Martes 3º de Pascua
Hch 7, 51-8, 1a; Jn 6, 30-35
Queridos hermanos:
Continuamos hoy contemplando la catequesis del pan sustancial, que es eminentemente eucarística y nos introduce en el “memorial” de Cristo, al que somos invitados a unirnos comiendo su cuerpo y bebiendo su sangre, alimento que salta hasta la vida eterna.
Una vez más, en estos
encuentros pascuales, la Palabra hace alusión a la Eucaristía a través de
figuras como el maná, el alimento mesiánico, el pan del cielo, el pan de Dios o
el pan de vida eterna, que viene a colmar el ansia insaciable del corazón humano.
Los judíos quieren ver signos que se les impongan, pero no están dispuestos a
creer. Cristo, de hecho, realiza señales anunciadas en las Escrituras, que
testifican su misión, pero que no responden a sus erróneas expectativas
respecto al Mesías, en las que no tienen cabida ni la conversión de su corazón
a Dios ni una llamada universal a la salvación que relativice sus privilegios
como pueblo elegido. Este pueblo estaba ajeno por completo a la misericordia
divina, explícita ya en las promesas hechas a Abrahán: “En tu descendencia se
bendecirán todas las naciones de la tierra.”
En efecto, Israel
responde a Cristo: “Señor, danos siempre de ese pan”; y los gentiles, por boca
de la samaritana, dicen: «Señor, dame de esa agua para que no tenga más sed.»

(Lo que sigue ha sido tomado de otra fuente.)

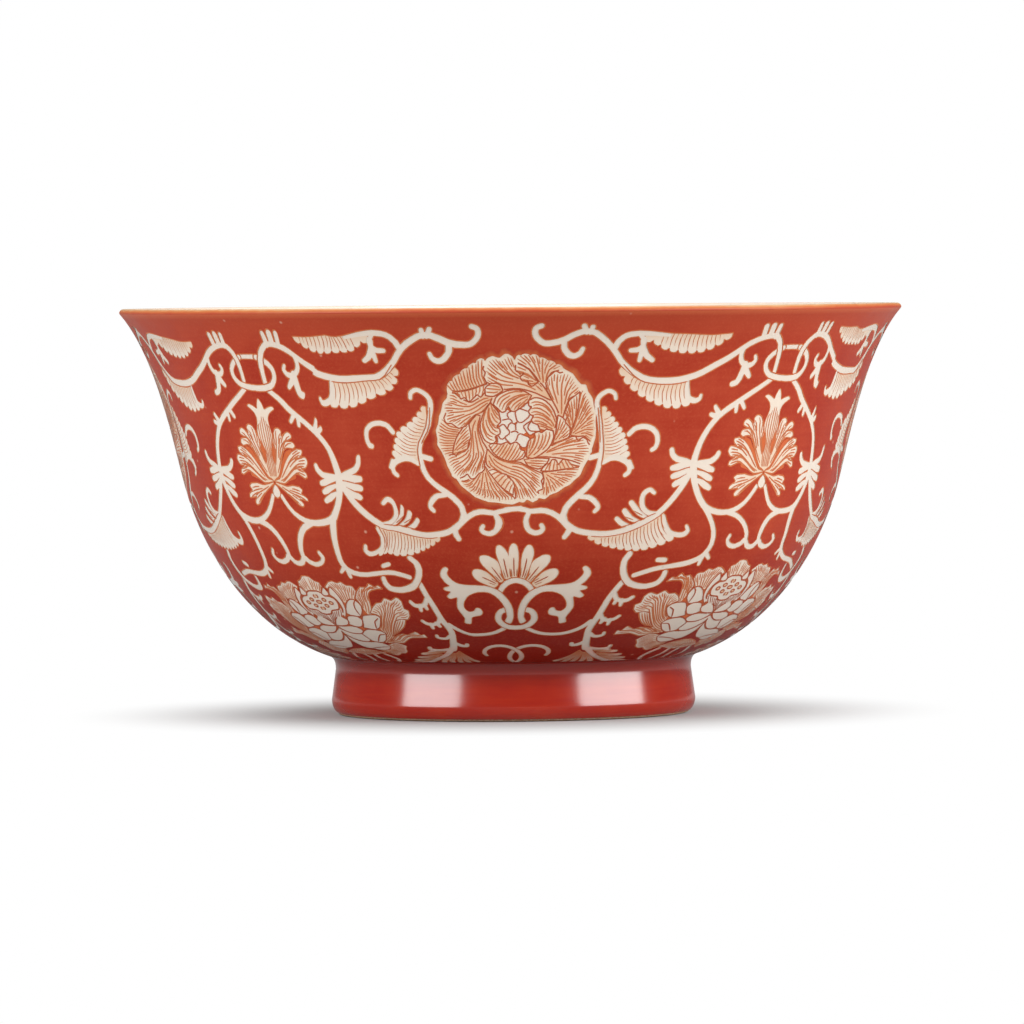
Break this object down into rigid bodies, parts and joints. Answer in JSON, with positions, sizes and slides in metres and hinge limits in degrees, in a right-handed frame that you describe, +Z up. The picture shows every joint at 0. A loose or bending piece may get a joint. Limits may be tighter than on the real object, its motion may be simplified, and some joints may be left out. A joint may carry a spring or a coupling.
{
  "type": "footed bowl",
  "caption": "Round porcelain bowl with a flared lip, a rounded belly and a short upright foot ring, enamelled coral red outside and white inside.",
  "frame": {"origin": "centre of the foot ring's resting face, on the bowl's axis", "axes": "+Z up along the bowl's axis, towards the mouth; the middle of one peony medallion faces -Y"},
  "size_m": [0.15, 0.15, 0.0782],
  "materials": {
    "paste": "bare fired porcelain paste, matt, seen only on the tread of the foot",
    "clear_glaze": "glossy clear glaze over white paste",
    "coral_enamel": "coral red enamel, glossy with a fine orange-peel",
    "lip_glaze": "thin ochre line of enamel over glaze on the rounded lip"
  },
  "bodies": {
    "root": {"thrown_body": "paste", "foot_ring": "paste", "inside_glaze": "clear_glaze", "outside_glaze": "clear_glaze", "base_glaze": "clear_glaze", "coral_foot_coat": "coral_enamel", "coral_wall_coat": "coral_enamel", "lip_edge": "lip_glaze"}
  },
  "joints": []
}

Pero tanto Israel como los gentiles deben primero recibir el agua de la fe y el
bautismo, para pasar después al banquete del Pan de la Vida.
El pan de la vida
divina en nosotros, al saciarnos, nos constituye en pan que se entrega. Lo
mismo ocurre con la luz: al ser iluminados, nos transformamos en luz del mundo;
también con el agua viva: nos hacemos fuente que brota para vida eterna; y
cuando somos apacentados, somos constituidos pastores de las naciones, llamados
a reunir a las ovejas. Esos son los frutos de la vida, del Espíritu y del amor del
Señor en nosotros. Por último, cuando Cristo nos revela a su propio Padre, nos
hace sus hijos y hermanos suyos: “Subo a mi Padre y vuestro Padre, a mi Dios y
vuestro Dios.”
Cristo se aplica a sí
mismo el discurso de la Sabiduría y viene a confirmar la tendencia de la
Revelación a personalizarla, precisamente porque él es la plenitud a la que
tiende la Sabiduría. Aquellos que la gustan siguen teniendo hambre y sed de
Cristo, y tienden a él hasta encontrarlo (Eclo 24, 21). El encuentro con la
Sabiduría les hace pobres de espíritu y necesitados de salvación. Jesús dirá:
“Dichosos los que tenéis hambre ahora”, porque: “El que venga a mí no tendrá
hambre, y el que crea en mí no tendrá nunca sed. Será saciado.” “Ay de vosotros
los que ahora estáis hartos, porque tendréis hambre; ay de los que reís ahora,
porque tendréis aflicción y llanto; dichosos vosotros, los tristes, porque
reiréis.”
Dios mandó un pan en el
desierto con el que se nutrió durante cuarenta días el profeta Elías, como en
otro tiempo Moisés. Pero todo pan nutre la vida del hombre por un tiempo y
después perece. Dios les dio el maná a los israelitas durante cuarenta años, y
murieron unos en el desierto y otros en la tierra prometida. Dios dio a Abrahán
la Promesa y la Ley cuatrocientos años después a Israel, pero siguieron
muriendo solamente saciados en la esperanza. Nosotros no solo somos llamados a
la esperanza, sino a recibir al Esperado de todos los tiempos, al Prometido a
los patriarcas y al anunciado por los profetas. Solo en Cristo nos es anunciado
un pan de vida eterna que sacia y no se corrompe.
Hemos escuchado también
a Jesús decir: “Yo soy”, el nombre de Dios revelado a Moisés, que Cristo se
aplica a sí mismo siete veces en el evangelio de Juan. Son siete definiciones
con las que se revela a sí mismo iluminándonos, como las siete lámparas del candelabro:
“Yo soy el pan de la vida; la luz verdadera; la puerta; el camino, la verdad y
la vida; el buen pastor; la resurrección; la vid verdadera.”
A este banquete
mesiánico somos hoy invitados por Cristo, para que recibamos vida y podamos
llevarla a un mundo hambriento de paz y sediento de verdad. Un mundo a oscuras
guiado por ciegos, que se precipita al abismo de pasiones incapaces de
redimirlo de su angustiosa prevaricación.